The section on solitude was a great reminder for me of the importance of being alone with God regularly. Who among us would argue that we are better people for stopping to be with God on a daily basis? In solitude we become aware of our sinfulness and develop a compassion for others who sin and are in need of grace.

The section on silence was also a great reminder. The book of Proverbs is full of wise sayings that are intended to help us learn to keep our mouths shut. As my friends know, I'm still learning this. When words are many, sin is not absent. Silence keeps us from sin, it teaches us to listen, and when we submit our will to God's, it teaches us to speak only what Jesus would speak.
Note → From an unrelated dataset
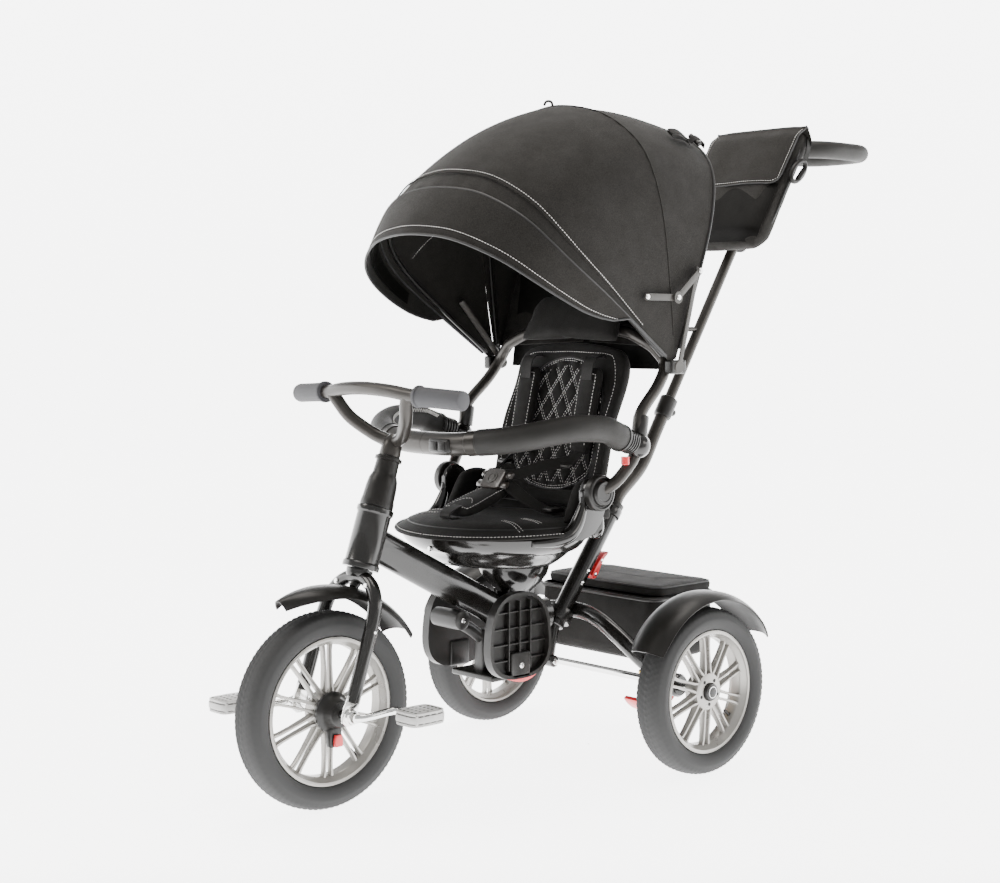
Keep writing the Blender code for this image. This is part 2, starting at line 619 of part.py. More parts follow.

Finally, the section on prayer taught me that prayer is not merely an intellectual effort where I try to find the right words to say to God. Prayer is much more than words. Of particular benefit to me was Nouwen's insight into the Apostle Paul's meaning in his charge to "Pray without ceasing." I think I understand this now, although it will take awhile for me to develop this habit. I'm intentionally not revealing Nouwen's thoughts on this here, in the hope that you'll take the bait and get the book.

While I don't intend for this to be an exhaustive book review, I will offer one criticism...a word of caution to anybody else who picks this book up per my recommendation (and I really hope you will!). While Nouwen is clearly in touch with reality, he does tend to drift into concepts of connecting with God in your heart / mind / soul that are abstract and ethereal. At least, that's how it feels to me. Perhaps a more experienced and gifted person of prayer would be able to follow, but I confess that Nouwen lost me a few times. But, I'm the kind of reader who can digest the good and discard the (for me) undigestables. All in all, this was an excellent book...and a nice bite-sized read (only 95 pages) for anyone and everyone trying to learn to stay connected to the Source.